Locally, Jerry Morris of Snohomish has become an expert in singles.
This weekend, he’ll enter a few of his precious blooms in the Snohomish County Dahlia Society’s annual two-day show, which is open to the public at Forest Park in Everett.
More than 1,000 blooms will be on display, and Morris’ flowers will likely be among the award winners.
“I like the little ones because they’re easier to maintain,” said his wife, Barb Morris, who nonchalantly brought a few singles home about a decade ago.
“At that time, I raised a vegetable garden,” Jerry Morris said. “She said, ‘You can find a spot for these.’ All of the sudden, I find myself with all dahlias and no vegetables.”

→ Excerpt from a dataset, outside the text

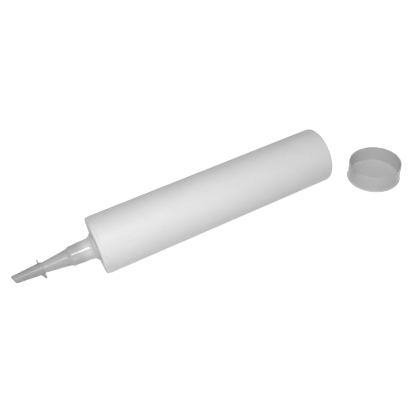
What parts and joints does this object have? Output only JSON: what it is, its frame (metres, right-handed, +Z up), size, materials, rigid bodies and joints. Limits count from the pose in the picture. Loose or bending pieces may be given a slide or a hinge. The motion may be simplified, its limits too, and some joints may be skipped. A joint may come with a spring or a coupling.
{
  "type": "empty caulk cartridge",
  "caption": "Empty white sealant cartridge lying down: open-ended barrel, screw-on tapered nozzle, winged push-on tip cap and a loose cup-shaped plunger beside it.",
  "frame": {"origin": "centre of the barrel's open rear mouth, on the barrel's axis", "axes": "+X out of the rear mouth along the barrel's axis, so the nozzle points to -X; +Z up; the barrel and the plunger rest on the plane z = -25 mm"},
  "size_m": [0.3531, 0.079, 0.05],
  "materials": {
    "white_pe": "satin moulded polyethylene, slightly translucent white",
    "natural_nozzle": "glossy natural polyethylene, milky translucent",
    "natural_cap": "glossy natural polyethylene, milky translucent",
    "natural_plunger": "glossy natural polyethylene, milky translucent"
  },
  "bodies": {
    "barrel": {"barrel": "white_pe", "plunger": "natural_plunger"},
    "nozzle": {"nozzle": "natural_nozzle"},
    "nozzle_cap": {"nozzle_cap": "natural_cap"}
  },
  "joints": [
    {"name": "nozzle_off", "type": "slide", "parent": "barrel", "child": "nozzle", "axis": [-1, 0, 0], "range_m": [0, 0.02]},
    {"name": "cap_off", "type": "slide", "parent": "nozzle", "child": "nozzle_cap", "axis": [-1, 0, 0], "range_m": [0, 0.025]}
  ]
}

Now, more than 10 years later, Jerry and Barb Morris are president and recording secretary, respectively, of the society – and they’re still dazzled by the sweet singles.
Over the years, Jerry Morris has set himself apart as an award-winning hybridizer, chiefly inspired by singles, a form of dahlia that commercial and amateur growers alike have neglected.
“I thought, ‘Wouldn’t it be keen if a guy could see if you could hybridize some new colors?’” he said. “I do about three to four hundred little seedlings every year.
“When you do seedlings, you’re putting in a whole bunch of magic because you don’t know what you’re going to get.”
Morris, who also grows some of the larger dahlias forms, has since introduced his own new varieties, including BJ’s Meagan Lyn – a miniature-ball form dahlia named after their daughter – which won the Lynn B. Dudley Seedling Sweepstakes Medal in 2004 from the American Dahlia Society.
It’s one of hundreds of awards Morris has earned for his work, made easier by the fact he has few challengers in the open-faced flower categories at dahlia shows.
Though Morris must grow his new seedling varieties consistently for four years before he can officially introduce them as new varieties, all the bees visiting his property – which easily cross-pollinate his collection – have led him to some cool new hues.
Danielle Parshall of Clearview, also a member of the local dahlia society, grows BJ’s Gunnar, one of Jerry Morris’ recent mignon single introductions named after his 4-year-old grandson.
“I like the colors,” Parshall said of the hot-pink petals on Gunnar, which grow darker near the center of the flower. “It’s very nice.”
Most hybridizers avoid planting singles because they’re trying to create more traditional dahlia forms, such as decorative, cactus, laciniated and ball. Cross-pollination from singles doesn’t help with that.
“People don’t want them around,” Morris said, adding that his work has popularized them a bit more locally. “They’ve gotten more recognition in the past few years. There’s a lot of landscapers now putting them in as – what they call – border flowers.”
But there are some downsides to the singles.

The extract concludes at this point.